> _Set problem_
Up to and including the line containing "as a height.", please reproduce the lines of the listing below, starting from the top.

[3D code data]
################

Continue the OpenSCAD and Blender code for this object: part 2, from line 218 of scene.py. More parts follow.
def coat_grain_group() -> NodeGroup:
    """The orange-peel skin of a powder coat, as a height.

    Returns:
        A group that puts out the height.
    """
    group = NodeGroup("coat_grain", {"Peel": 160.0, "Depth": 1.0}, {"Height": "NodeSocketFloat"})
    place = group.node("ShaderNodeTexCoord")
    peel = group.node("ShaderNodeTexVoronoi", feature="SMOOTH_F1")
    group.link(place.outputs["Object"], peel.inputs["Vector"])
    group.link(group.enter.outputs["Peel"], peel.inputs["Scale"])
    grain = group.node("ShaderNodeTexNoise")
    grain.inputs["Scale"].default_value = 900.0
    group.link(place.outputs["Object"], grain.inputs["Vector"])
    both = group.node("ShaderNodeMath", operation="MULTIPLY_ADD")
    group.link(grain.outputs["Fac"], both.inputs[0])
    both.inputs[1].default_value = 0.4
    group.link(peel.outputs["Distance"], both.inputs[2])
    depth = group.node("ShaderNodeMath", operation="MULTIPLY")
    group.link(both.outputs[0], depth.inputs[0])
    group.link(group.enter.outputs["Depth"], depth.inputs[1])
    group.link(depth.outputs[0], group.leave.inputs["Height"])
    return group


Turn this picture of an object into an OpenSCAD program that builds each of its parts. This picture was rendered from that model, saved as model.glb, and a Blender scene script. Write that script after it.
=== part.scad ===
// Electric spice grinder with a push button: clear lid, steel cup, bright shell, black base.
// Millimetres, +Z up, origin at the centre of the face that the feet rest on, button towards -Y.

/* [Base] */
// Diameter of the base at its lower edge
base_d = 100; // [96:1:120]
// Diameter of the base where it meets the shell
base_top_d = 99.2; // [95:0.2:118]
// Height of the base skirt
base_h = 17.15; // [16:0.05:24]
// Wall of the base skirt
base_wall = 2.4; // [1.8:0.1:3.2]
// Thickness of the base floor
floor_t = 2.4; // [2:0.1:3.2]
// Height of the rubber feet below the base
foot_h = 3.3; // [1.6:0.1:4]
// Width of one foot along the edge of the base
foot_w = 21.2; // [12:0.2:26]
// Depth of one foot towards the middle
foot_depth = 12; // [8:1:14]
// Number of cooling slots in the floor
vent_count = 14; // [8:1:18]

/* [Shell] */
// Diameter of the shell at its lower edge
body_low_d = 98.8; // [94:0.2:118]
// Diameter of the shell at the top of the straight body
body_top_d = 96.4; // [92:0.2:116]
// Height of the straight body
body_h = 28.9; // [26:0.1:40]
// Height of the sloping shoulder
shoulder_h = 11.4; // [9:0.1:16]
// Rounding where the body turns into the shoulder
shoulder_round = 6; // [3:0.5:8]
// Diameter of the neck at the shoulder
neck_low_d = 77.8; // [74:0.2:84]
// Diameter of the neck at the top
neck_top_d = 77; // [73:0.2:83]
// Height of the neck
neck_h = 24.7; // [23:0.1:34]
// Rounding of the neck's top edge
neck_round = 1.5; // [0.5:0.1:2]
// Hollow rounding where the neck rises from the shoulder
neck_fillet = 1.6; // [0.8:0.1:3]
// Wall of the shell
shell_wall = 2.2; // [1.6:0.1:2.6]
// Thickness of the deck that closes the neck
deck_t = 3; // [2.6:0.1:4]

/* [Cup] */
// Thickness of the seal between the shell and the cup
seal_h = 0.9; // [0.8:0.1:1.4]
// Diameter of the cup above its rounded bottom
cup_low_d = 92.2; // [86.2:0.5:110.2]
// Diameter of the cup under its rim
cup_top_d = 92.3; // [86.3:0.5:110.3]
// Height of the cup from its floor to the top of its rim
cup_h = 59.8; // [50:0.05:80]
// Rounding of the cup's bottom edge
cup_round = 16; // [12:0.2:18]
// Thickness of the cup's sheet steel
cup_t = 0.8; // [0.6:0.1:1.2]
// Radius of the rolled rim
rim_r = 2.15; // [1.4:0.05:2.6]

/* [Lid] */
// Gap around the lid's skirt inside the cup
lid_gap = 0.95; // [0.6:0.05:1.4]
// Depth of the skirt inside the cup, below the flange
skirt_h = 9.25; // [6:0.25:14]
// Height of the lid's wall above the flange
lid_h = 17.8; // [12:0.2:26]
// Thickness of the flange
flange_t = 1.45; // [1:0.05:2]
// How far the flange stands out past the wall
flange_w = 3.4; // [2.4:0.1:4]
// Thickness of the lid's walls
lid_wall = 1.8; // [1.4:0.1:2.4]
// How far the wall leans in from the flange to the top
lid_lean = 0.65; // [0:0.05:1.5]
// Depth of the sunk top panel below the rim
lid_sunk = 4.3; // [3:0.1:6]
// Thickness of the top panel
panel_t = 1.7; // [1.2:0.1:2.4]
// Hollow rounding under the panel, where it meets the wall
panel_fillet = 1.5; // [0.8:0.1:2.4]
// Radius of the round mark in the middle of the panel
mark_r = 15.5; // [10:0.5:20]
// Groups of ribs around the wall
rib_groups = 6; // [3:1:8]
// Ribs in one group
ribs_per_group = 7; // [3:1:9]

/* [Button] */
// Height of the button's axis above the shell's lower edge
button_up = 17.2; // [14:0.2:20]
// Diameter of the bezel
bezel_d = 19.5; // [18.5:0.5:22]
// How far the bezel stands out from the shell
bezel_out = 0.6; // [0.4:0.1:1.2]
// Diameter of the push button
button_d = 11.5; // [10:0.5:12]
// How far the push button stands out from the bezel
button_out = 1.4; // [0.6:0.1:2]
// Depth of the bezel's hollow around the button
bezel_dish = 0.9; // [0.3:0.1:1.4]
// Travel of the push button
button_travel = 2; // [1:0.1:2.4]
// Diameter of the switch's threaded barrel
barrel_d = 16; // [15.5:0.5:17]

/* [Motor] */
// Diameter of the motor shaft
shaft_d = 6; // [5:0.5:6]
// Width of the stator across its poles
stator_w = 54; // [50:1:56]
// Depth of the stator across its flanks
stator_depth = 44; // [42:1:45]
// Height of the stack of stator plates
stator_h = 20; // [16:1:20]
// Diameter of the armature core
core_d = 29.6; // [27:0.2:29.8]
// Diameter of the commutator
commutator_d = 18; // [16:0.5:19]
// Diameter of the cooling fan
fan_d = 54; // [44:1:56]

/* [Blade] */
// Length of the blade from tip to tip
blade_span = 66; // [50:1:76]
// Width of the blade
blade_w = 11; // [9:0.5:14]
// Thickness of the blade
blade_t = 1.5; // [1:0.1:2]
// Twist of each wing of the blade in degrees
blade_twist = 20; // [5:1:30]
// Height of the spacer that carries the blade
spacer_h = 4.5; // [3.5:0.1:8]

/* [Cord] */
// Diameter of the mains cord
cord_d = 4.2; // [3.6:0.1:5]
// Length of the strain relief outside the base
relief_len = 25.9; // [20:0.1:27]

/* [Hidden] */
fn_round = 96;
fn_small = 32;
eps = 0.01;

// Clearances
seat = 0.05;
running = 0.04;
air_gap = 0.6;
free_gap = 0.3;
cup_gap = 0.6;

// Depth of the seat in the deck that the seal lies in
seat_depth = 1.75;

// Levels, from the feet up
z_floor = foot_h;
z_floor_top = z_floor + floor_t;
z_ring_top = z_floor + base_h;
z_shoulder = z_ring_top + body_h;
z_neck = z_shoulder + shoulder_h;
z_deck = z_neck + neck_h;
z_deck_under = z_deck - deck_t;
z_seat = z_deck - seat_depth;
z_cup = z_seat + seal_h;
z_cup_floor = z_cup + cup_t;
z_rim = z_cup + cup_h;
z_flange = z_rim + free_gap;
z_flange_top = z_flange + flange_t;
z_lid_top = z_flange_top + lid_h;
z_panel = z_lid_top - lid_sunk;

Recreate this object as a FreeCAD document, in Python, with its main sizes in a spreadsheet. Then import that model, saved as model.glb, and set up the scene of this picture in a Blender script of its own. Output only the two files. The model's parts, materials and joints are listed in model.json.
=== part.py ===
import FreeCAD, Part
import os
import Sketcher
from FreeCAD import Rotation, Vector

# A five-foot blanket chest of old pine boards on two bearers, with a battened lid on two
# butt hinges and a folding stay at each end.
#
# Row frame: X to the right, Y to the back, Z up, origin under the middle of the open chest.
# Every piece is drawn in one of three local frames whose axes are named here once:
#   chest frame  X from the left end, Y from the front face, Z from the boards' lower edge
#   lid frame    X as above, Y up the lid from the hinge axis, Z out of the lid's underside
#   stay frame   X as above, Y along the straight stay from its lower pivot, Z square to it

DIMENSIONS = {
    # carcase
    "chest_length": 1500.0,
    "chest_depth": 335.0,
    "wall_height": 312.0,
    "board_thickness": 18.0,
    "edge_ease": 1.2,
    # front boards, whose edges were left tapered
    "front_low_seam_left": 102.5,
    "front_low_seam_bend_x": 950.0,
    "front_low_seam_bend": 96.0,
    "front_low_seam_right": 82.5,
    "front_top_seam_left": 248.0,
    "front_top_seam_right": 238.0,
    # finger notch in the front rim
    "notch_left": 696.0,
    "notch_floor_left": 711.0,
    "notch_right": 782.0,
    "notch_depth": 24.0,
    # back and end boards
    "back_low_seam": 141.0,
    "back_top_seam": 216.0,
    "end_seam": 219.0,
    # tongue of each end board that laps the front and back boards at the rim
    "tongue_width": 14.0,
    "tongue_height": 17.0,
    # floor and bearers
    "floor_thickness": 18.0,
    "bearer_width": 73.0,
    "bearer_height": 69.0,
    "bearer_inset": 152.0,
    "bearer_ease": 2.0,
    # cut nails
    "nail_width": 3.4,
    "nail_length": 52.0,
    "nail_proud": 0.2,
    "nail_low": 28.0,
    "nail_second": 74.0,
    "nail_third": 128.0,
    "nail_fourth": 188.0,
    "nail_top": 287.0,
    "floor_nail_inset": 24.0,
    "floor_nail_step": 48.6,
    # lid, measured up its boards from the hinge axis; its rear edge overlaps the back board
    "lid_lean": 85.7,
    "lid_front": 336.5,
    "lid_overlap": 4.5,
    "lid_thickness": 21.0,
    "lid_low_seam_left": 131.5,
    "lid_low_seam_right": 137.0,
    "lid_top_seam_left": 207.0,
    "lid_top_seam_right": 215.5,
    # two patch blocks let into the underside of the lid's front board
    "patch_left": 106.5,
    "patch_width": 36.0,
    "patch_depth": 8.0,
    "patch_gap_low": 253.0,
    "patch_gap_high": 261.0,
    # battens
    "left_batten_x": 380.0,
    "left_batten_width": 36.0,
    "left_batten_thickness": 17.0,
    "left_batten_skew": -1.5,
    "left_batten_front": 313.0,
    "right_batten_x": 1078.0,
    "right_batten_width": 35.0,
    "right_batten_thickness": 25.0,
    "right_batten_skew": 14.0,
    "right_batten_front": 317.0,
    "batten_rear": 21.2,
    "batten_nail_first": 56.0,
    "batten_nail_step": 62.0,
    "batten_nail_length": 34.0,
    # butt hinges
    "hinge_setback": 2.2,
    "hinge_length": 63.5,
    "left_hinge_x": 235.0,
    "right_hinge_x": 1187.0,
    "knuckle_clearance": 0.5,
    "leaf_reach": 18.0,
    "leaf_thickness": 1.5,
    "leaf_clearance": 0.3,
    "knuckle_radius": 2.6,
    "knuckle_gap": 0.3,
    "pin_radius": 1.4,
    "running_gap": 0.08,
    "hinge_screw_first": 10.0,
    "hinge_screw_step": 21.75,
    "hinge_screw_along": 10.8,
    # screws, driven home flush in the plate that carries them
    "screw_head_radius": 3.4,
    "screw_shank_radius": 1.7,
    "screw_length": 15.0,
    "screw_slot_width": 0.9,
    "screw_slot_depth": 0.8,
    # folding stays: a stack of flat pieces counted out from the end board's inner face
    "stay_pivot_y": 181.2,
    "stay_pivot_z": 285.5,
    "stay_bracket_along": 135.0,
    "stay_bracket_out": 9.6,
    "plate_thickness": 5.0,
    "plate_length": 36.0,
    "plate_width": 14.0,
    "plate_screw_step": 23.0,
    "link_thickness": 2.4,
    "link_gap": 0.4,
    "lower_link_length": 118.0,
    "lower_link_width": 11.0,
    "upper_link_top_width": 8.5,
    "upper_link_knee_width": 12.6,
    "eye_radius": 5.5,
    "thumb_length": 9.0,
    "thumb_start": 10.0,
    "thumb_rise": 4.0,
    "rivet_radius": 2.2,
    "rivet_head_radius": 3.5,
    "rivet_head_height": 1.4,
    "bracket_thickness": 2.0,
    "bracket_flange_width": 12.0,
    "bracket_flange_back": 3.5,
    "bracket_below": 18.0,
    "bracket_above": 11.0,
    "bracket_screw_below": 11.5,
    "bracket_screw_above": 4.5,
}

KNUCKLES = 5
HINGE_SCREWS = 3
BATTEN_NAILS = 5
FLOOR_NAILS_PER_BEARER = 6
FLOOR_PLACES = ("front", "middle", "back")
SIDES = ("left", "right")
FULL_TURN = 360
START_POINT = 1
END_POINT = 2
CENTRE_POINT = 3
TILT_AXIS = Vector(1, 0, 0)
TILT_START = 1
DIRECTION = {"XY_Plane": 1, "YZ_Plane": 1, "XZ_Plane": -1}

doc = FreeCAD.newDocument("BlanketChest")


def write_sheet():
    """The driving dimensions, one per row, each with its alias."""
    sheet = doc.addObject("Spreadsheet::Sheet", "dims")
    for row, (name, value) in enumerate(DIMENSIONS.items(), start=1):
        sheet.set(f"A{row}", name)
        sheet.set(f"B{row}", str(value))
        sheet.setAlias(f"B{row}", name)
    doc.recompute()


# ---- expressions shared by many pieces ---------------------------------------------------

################

> _Answer to this task_
Continue the OpenSCAD and Blender code for this object: part 2, from line 218 of scene.py. More parts follow.
def coat_grain_group() -> NodeGroup:
    """The orange-peel skin of a powder coat, as a height.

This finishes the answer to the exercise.